If you Arbitrate, Get it in Writing
Unlike regular court proceedings in a state or federal court, arbitration must be agreed-to in advance by the parties. Moreover, the arbitration must be specific to one type of dispute (or a group of disputes) between the parties. Parties cannot be forced to submit a specific dispute to arbitration unless there is some contract authorizing it. Writing down the procedures that are to be followed during arbitration is crucial, especially if the parties want to be able to enforce any award outside the U.S. Moreover, the arbitration clause in any written contract must specifically address specific powers of the arbitrator to provide certain kinds of relief such as money damages or granting injunctions against one party to compel a particular action.
Talk it Out
Many arbitration provisions are seen as “take it or leave it”, especially by parties that feel they have unequal bargaining power because the party driving the negotiations has more chips.
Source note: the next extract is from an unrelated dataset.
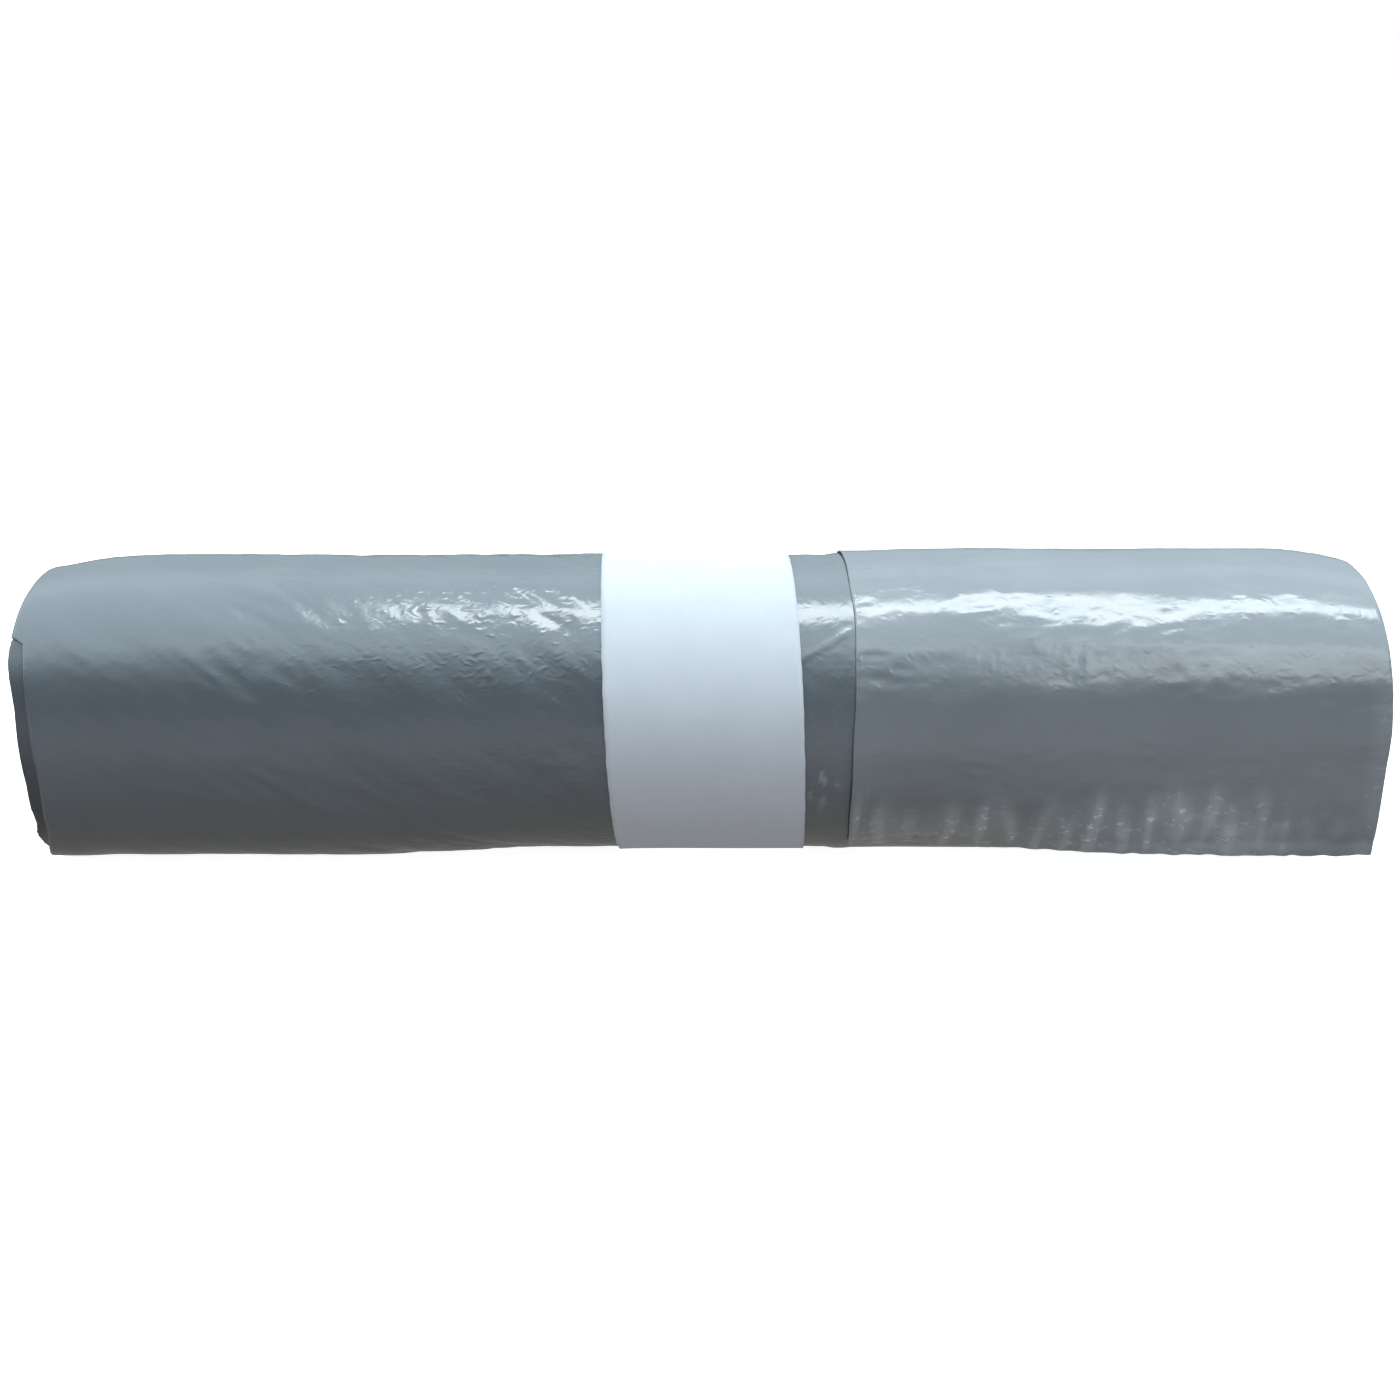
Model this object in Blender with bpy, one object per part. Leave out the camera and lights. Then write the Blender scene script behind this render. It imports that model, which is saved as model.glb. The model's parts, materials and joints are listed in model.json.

However, contract terms can be discussed and often modified, even with a party that feels like it has the power to impose unfavorable terms on a smaller potato. When it comes to contracts between businesses, the main concern on both sides is getting the deal through as opposed to just driving a hard bargain. If one side to the negotiations insists on a stringent arbitration provision but they want the deal bad enough, they may be willing to relent if the other side threatens to call-off negotiations. In this case, a counter-proposal in arbitration (perhaps by agreeing to a wider scope of issues that can be arbitrated, but building in a right to appeal), can help even out an arbitration provision. If a party is unwilling to budge? It may not be such a promising forecast of things to come.